Collect from the data below each line with "frame".

--- BEGIN ---

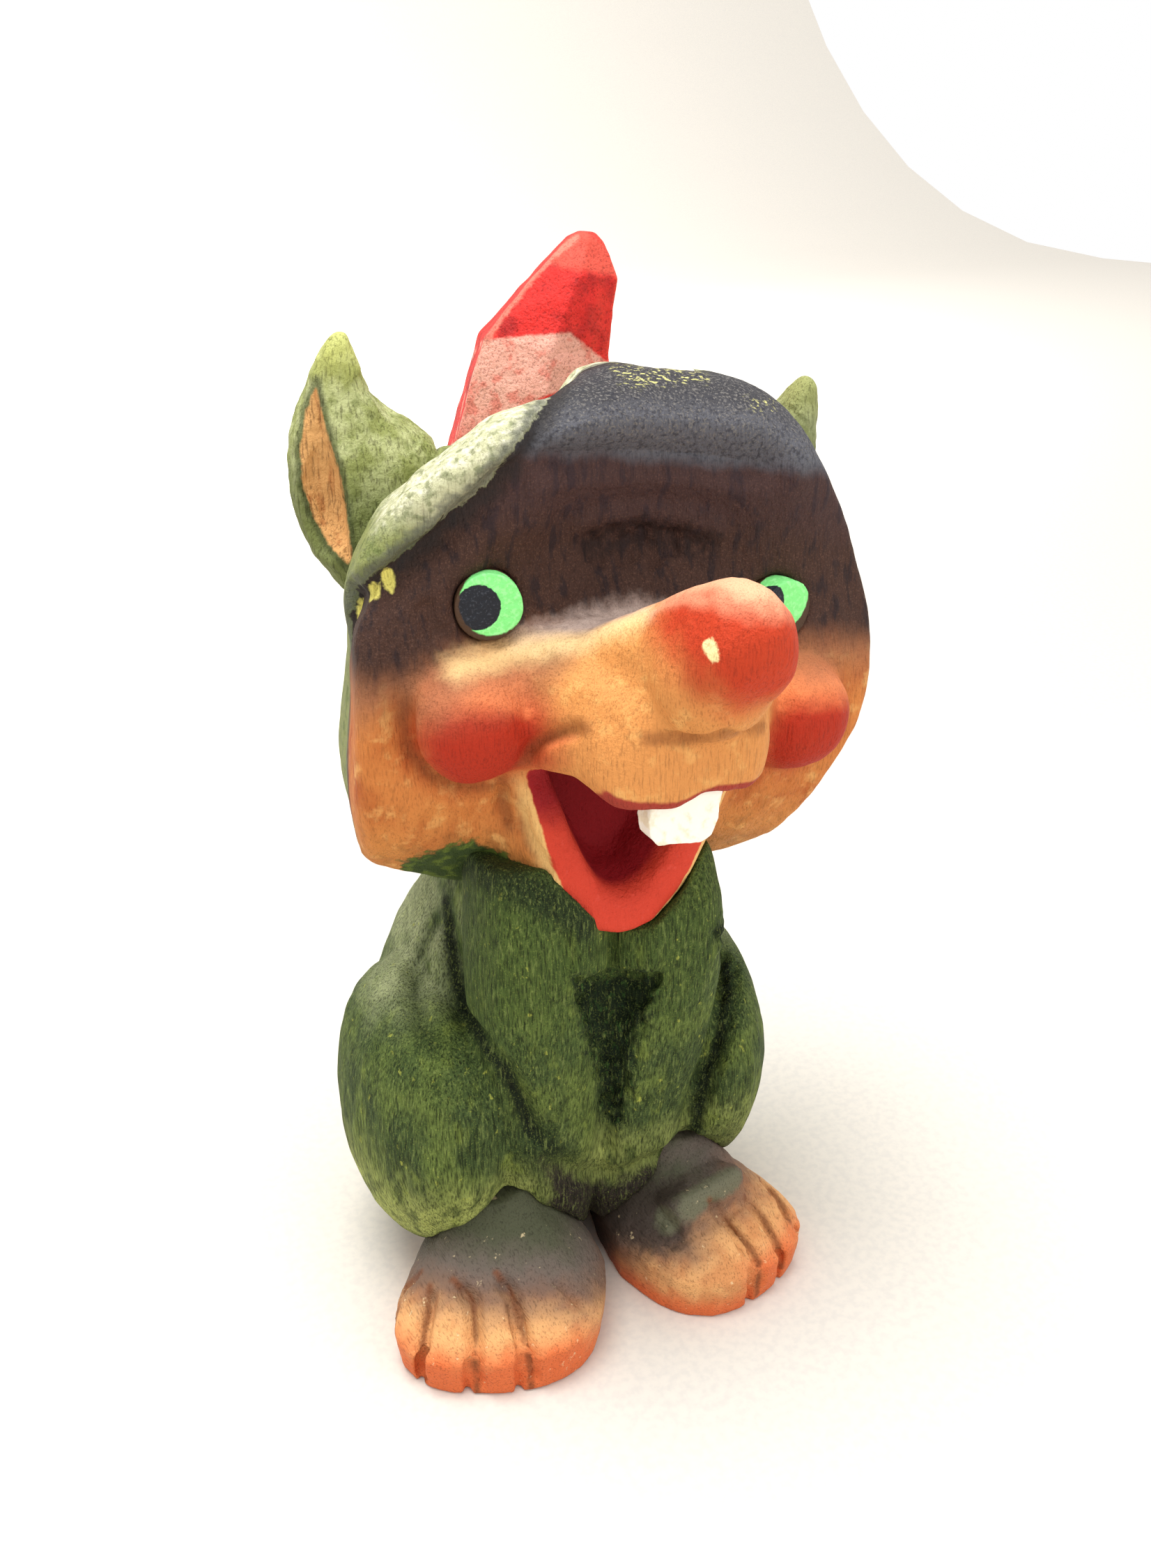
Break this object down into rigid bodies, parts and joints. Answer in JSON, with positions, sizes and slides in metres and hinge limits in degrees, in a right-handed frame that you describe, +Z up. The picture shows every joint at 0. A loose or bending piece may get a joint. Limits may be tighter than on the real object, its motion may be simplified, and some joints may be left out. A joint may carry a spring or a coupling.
{
  "type": "norwegian troll figure",
  "caption": "Hand-carved painted wooden troll squatting on big bare feet, with a pointed cap, upturned nose and open laughing mouth.",
  "frame": {"origin": "centre of the bounding box in plan, at the flat underside of the seat and soles", "axes": "+Z up to the cap tip, the figure looks along -Y, its own left side is +X"},
  "size_m": [0.0706, 0.069, 0.1292],
  "materials": {
    "body_paint": "matt green stain with the grain showing",
    "face_paint": "matt orange stain, dark brown brow, green back",
    "cap_paint": "matt red stain over flat knife cuts",
    "ear_paint": "matt green stain, brown inside",
    "eye_paint": "bright mint green paint with a black pupil",
    "tooth_paint": "cream white paint",
    "foot_paint": "matt orange stain, grey at the ankle",
    "bare_wood": "bare turned dowel"
  },
  "bodies": {
    "root": {"body": "body_paint", "head": "face_paint", "cap": "cap_paint", "ear_left": "ear_paint", "ear_right": "ear_paint", "eye_left": "eye_paint", "eye_right": "eye_paint", "tooth": "tooth_paint", "foot_left": "foot_paint", "foot_right": "foot_paint", "neck_dowel": "bare_wood", "cap_dowel": "bare_wood", "ankle_dowel_left": "bare_wood", "ankle_dowel_right": "bare_wood"}
  },
  "joints": []
}
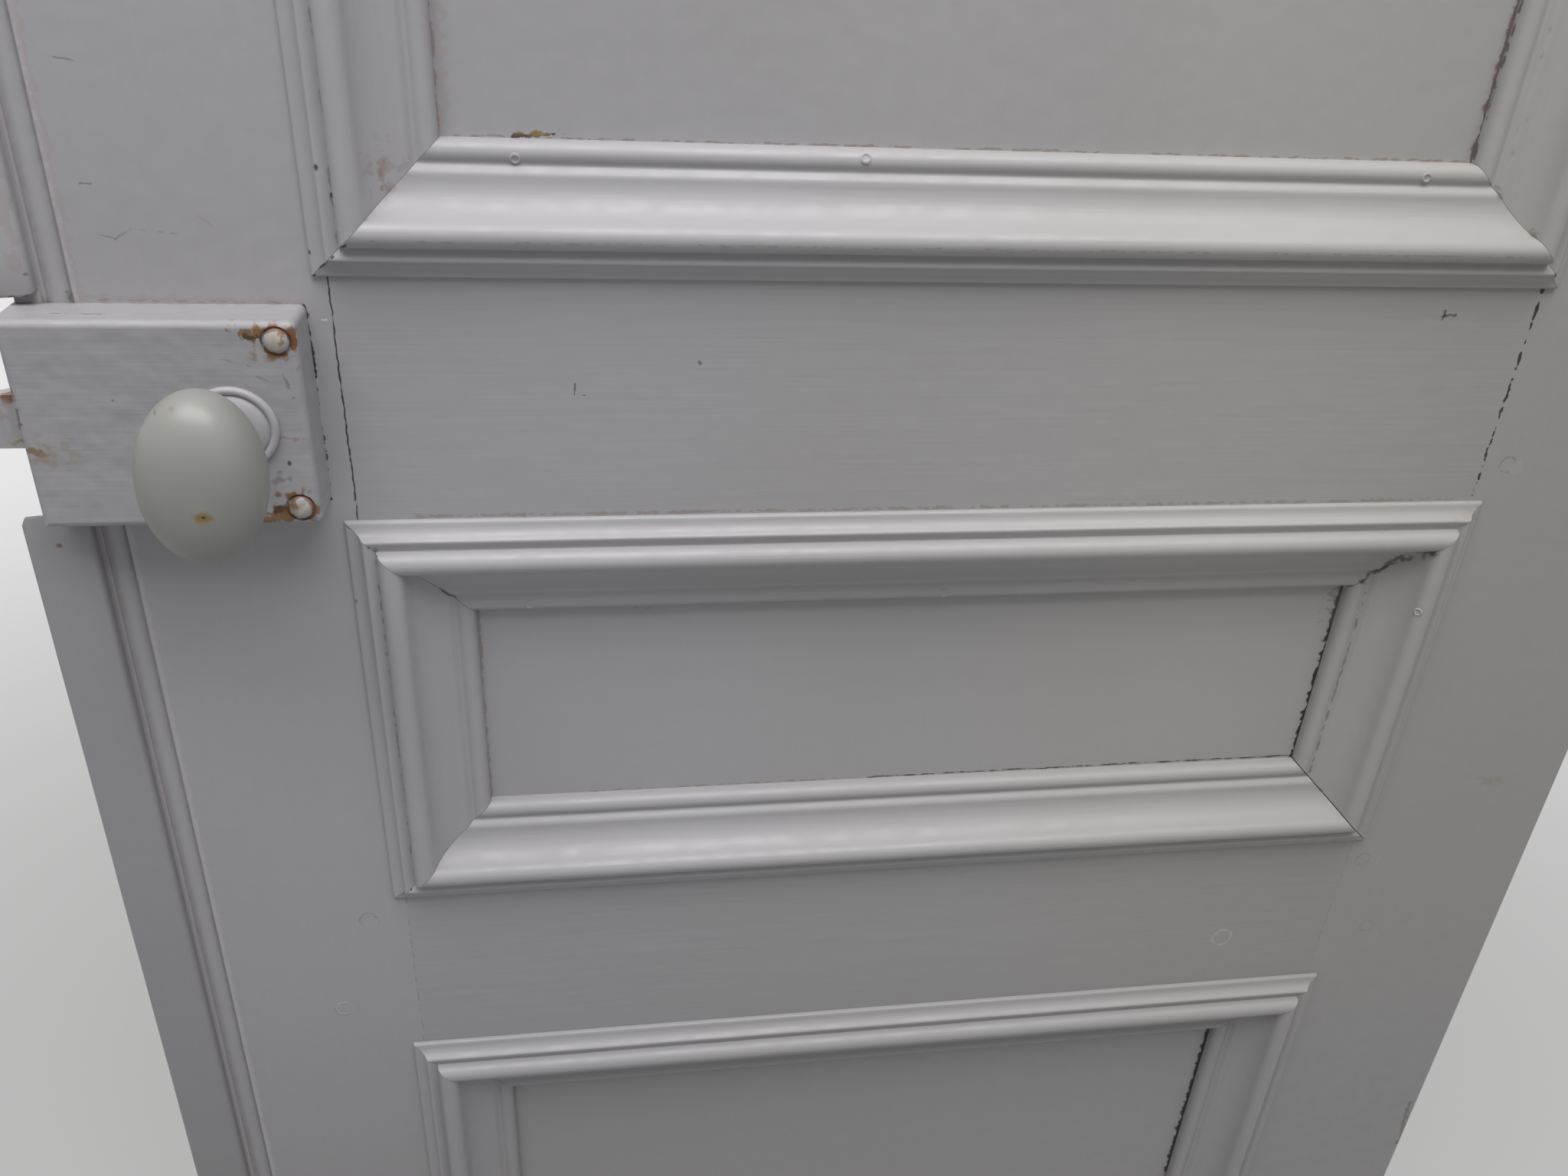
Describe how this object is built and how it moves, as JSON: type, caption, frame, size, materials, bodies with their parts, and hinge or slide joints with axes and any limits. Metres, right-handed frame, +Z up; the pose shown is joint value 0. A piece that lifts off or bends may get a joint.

--- END ---

* **SOLUTION BELOW**
Break this object down into rigid bodies, parts and joints. Answer in JSON, with positions, sizes and slides in metres and hinge limits in degrees, in a right-handed frame that you describe, +Z up. The picture shows every joint at 0. A loose or bending piece may get a joint. Limits may be tighter than on the real object, its motion may be simplified, and some joints may be left out. A joint may carry a spring or a coupling.
  "frame": {"origin": "centre of the bounding box in plan, at the flat underside of the seat and soles", "axes": "+Z up to the cap tip, the figure looks along -Y, its own left side is +X"},
Describe how this object is built and how it moves, as JSON: type, caption, frame, size, materials, bodies with their parts, and hinge or slide joints with axes and any limits. Metres, right-handed frame, +Z up; the pose shown is joint value 0. A piece that lifts off or bends may get a joint.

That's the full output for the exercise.